Exercise details:
Give the material again in full, matching it exactly.

=====

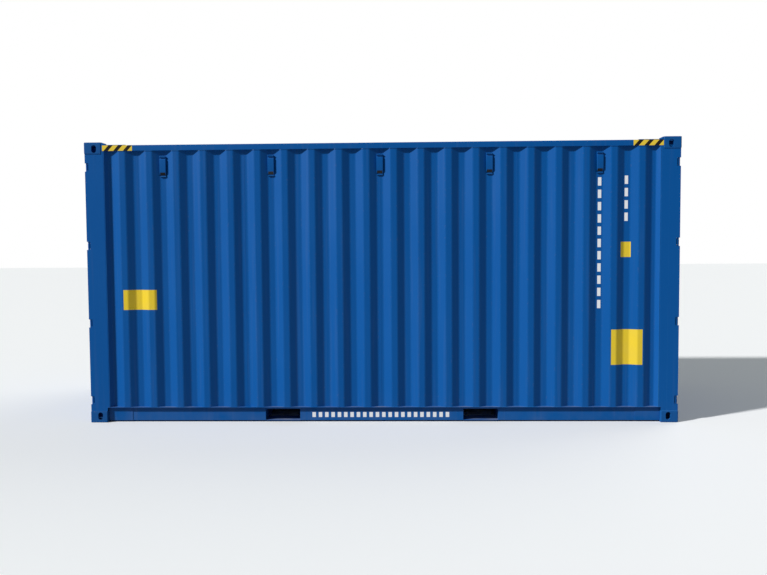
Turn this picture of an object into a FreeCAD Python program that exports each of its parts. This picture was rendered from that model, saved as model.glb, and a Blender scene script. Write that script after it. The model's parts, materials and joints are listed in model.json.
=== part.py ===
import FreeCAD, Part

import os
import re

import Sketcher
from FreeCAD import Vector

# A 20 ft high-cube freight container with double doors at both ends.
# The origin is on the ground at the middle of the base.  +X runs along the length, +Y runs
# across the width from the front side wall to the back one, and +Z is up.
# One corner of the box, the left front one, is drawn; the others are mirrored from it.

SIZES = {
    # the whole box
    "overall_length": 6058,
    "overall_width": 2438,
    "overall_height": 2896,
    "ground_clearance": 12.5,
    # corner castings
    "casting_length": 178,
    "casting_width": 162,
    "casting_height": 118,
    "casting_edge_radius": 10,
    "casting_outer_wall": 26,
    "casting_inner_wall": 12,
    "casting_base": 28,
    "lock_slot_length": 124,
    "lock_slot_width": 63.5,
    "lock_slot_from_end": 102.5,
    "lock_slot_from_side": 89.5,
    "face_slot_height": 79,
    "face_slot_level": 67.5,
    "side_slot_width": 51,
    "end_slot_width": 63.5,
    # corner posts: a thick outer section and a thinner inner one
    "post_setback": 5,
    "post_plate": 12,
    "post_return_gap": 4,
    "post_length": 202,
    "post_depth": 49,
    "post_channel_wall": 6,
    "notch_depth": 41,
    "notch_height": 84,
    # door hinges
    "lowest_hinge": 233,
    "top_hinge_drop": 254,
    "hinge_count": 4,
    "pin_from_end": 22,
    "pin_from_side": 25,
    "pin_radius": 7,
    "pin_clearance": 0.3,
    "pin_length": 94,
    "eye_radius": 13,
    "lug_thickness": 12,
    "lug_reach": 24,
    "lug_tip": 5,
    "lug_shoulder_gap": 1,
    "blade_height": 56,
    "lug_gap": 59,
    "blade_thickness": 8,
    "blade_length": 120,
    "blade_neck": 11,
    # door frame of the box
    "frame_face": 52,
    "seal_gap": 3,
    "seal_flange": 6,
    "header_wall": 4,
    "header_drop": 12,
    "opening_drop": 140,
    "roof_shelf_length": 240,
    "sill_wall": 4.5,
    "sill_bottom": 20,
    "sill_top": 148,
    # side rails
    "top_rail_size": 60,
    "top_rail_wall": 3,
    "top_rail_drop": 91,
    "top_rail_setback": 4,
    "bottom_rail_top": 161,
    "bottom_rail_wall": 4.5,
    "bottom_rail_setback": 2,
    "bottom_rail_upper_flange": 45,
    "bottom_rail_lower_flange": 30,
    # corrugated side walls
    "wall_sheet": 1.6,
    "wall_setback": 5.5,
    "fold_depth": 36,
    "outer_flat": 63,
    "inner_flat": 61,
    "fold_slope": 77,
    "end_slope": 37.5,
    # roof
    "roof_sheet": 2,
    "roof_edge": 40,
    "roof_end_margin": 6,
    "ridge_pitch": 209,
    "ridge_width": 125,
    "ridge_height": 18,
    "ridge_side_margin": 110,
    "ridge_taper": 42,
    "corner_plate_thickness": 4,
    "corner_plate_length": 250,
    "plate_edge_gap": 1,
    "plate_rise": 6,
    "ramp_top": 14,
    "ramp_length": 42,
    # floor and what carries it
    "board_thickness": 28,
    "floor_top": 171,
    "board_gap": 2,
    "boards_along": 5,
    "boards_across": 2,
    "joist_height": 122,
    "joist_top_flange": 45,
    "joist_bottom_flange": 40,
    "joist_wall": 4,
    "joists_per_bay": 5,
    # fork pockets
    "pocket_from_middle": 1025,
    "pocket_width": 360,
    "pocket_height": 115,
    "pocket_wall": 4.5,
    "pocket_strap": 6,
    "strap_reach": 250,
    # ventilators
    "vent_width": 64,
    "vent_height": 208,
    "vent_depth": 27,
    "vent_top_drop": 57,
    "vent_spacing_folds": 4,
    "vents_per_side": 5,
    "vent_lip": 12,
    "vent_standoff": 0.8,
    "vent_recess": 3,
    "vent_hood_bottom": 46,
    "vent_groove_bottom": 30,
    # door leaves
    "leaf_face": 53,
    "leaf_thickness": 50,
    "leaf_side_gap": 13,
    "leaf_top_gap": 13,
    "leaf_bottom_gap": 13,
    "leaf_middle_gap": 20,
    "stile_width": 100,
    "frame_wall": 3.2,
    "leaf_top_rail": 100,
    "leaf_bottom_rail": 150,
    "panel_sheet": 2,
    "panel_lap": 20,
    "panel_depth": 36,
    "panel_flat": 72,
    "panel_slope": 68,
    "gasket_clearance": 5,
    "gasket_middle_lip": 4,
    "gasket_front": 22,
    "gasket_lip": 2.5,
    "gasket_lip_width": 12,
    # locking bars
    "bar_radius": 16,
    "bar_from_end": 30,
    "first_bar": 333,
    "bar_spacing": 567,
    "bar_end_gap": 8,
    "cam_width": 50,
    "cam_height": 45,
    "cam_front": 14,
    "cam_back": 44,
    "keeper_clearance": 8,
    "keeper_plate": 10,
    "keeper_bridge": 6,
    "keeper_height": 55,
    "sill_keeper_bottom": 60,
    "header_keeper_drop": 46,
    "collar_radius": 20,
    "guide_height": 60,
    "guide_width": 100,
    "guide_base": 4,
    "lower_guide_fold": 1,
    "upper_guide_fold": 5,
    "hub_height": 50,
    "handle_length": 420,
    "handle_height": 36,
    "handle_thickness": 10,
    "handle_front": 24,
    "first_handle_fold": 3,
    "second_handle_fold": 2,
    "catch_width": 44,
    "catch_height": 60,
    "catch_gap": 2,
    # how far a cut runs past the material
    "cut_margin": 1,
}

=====

Final result:
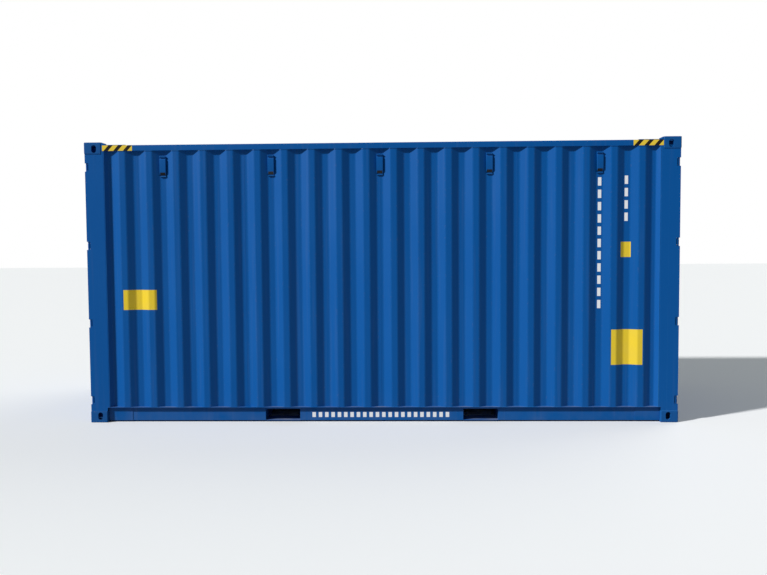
Turn this picture of an object into a FreeCAD Python program that exports each of its parts. This picture was rendered from that model, saved as model.glb, and a Blender scene script. Write that script after it. The model's parts, materials and joints are listed in model.json.
=== part.py ===
import FreeCAD, Part

import os
import re

import Sketcher
from FreeCAD import Vector

# A 20 ft high-cube freight container with double doors at both ends.
# The origin is on the ground at the middle of the base.  +X runs along the length, +Y runs
# across the width from the front side wall to the back one, and +Z is up.
# One corner of the box, the left front one, is drawn; the others are mirrored from it.

SIZES = {
    # the whole box
    "overall_length": 6058,
    "overall_width": 2438,
    "overall_height": 2896,
    "ground_clearance": 12.5,
    # corner castings
    "casting_length": 178,
    "casting_width": 162,
    "casting_height": 118,
    "casting_edge_radius": 10,
    "casting_outer_wall": 26,
    "casting_inner_wall": 12,
    "casting_base": 28,
    "lock_slot_length": 124,
    "lock_slot_width": 63.5,
    "lock_slot_from_end": 102.5,
    "lock_slot_from_side": 89.5,
    "face_slot_height": 79,
    "face_slot_level": 67.5,
    "side_slot_width": 51,
    "end_slot_width": 63.5,
    # corner posts: a thick outer section and a thinner inner one
    "post_setback": 5,
    "post_plate": 12,
    "post_return_gap": 4,
    "post_length": 202,
    "post_depth": 49,
    "post_channel_wall": 6,
    "notch_depth": 41,
    "notch_height": 84,
    # door hinges
    "lowest_hinge": 233,
    "top_hinge_drop": 254,
    "hinge_count": 4,
    "pin_from_end": 22,
    "pin_from_side": 25,
    "pin_radius": 7,
    "pin_clearance": 0.3,
    "pin_length": 94,
    "eye_radius": 13,
    "lug_thickness": 12,
    "lug_reach": 24,
    "lug_tip": 5,
    "lug_shoulder_gap": 1,
    "blade_height": 56,
    "lug_gap": 59,
    "blade_thickness": 8,
    "blade_length": 120,
    "blade_neck": 11,
    # door frame of the box
    "frame_face": 52,
    "seal_gap": 3,
    "seal_flange": 6,
    "header_wall": 4,
    "header_drop": 12,
    "opening_drop": 140,
    "roof_shelf_length": 240,
    "sill_wall": 4.5,
    "sill_bottom": 20,
    "sill_top": 148,
    # side rails
    "top_rail_size": 60,
    "top_rail_wall": 3,
    "top_rail_drop": 91,
    "top_rail_setback": 4,
    "bottom_rail_top": 161,
    "bottom_rail_wall": 4.5,
    "bottom_rail_setback": 2,
    "bottom_rail_upper_flange": 45,
    "bottom_rail_lower_flange": 30,
    # corrugated side walls
    "wall_sheet": 1.6,
    "wall_setback": 5.5,
    "fold_depth": 36,
    "outer_flat": 63,
    "inner_flat": 61,
    "fold_slope": 77,
    "end_slope": 37.5,
    # roof
    "roof_sheet": 2,
    "roof_edge": 40,
    "roof_end_margin": 6,
    "ridge_pitch": 209,
    "ridge_width": 125,
    "ridge_height": 18,
    "ridge_side_margin": 110,
    "ridge_taper": 42,
    "corner_plate_thickness": 4,
    "corner_plate_length": 250,
    "plate_edge_gap": 1,
    "plate_rise": 6,
    "ramp_top": 14,
    "ramp_length": 42,
    # floor and what carries it
    "board_thickness": 28,
    "floor_top": 171,
    "board_gap": 2,
    "boards_along": 5,
    "boards_across": 2,
    "joist_height": 122,
    "joist_top_flange": 45,
    "joist_bottom_flange": 40,
    "joist_wall": 4,
    "joists_per_bay": 5,
    # fork pockets
    "pocket_from_middle": 1025,
    "pocket_width": 360,
    "pocket_height": 115,
    "pocket_wall": 4.5,
    "pocket_strap": 6,
    "strap_reach": 250,
    # ventilators
    "vent_width": 64,
    "vent_height": 208,
    "vent_depth": 27,
    "vent_top_drop": 57,
    "vent_spacing_folds": 4,
    "vents_per_side": 5,
    "vent_lip": 12,
    "vent_standoff": 0.8,
    "vent_recess": 3,
    "vent_hood_bottom": 46,
    "vent_groove_bottom": 30,
    # door leaves
    "leaf_face": 53,
    "leaf_thickness": 50,
    "leaf_side_gap": 13,
    "leaf_top_gap": 13,
    "leaf_bottom_gap": 13,
    "leaf_middle_gap": 20,
    "stile_width": 100,
    "frame_wall": 3.2,
    "leaf_top_rail": 100,
    "leaf_bottom_rail": 150,
    "panel_sheet": 2,
    "panel_lap": 20,
    "panel_depth": 36,
    "panel_flat": 72,
    "panel_slope": 68,
    "gasket_clearance": 5,
    "gasket_middle_lip": 4,
    "gasket_front": 22,
    "gasket_lip": 2.5,
    "gasket_lip_width": 12,
    # locking bars
    "bar_radius": 16,
    "bar_from_end": 30,
    "first_bar": 333,
    "bar_spacing": 567,
    "bar_end_gap": 8,
    "cam_width": 50,
    "cam_height": 45,
    "cam_front": 14,
    "cam_back": 44,
    "keeper_clearance": 8,
    "keeper_plate": 10,
    "keeper_bridge": 6,
    "keeper_height": 55,
    "sill_keeper_bottom": 60,
    "header_keeper_drop": 46,
    "collar_radius": 20,
    "guide_height": 60,
    "guide_width": 100,
    "guide_base": 4,
    "lower_guide_fold": 1,
    "upper_guide_fold": 5,
    "hub_height": 50,
    "handle_length": 420,
    "handle_height": 36,
    "handle_thickness": 10,
    "handle_front": 24,
    "first_handle_fold": 3,
    "second_handle_fold": 2,
    "catch_width": 44,
    "catch_height": 60,
    "catch_gap": 2,
    # how far a cut runs past the material
    "cut_margin": 1,
}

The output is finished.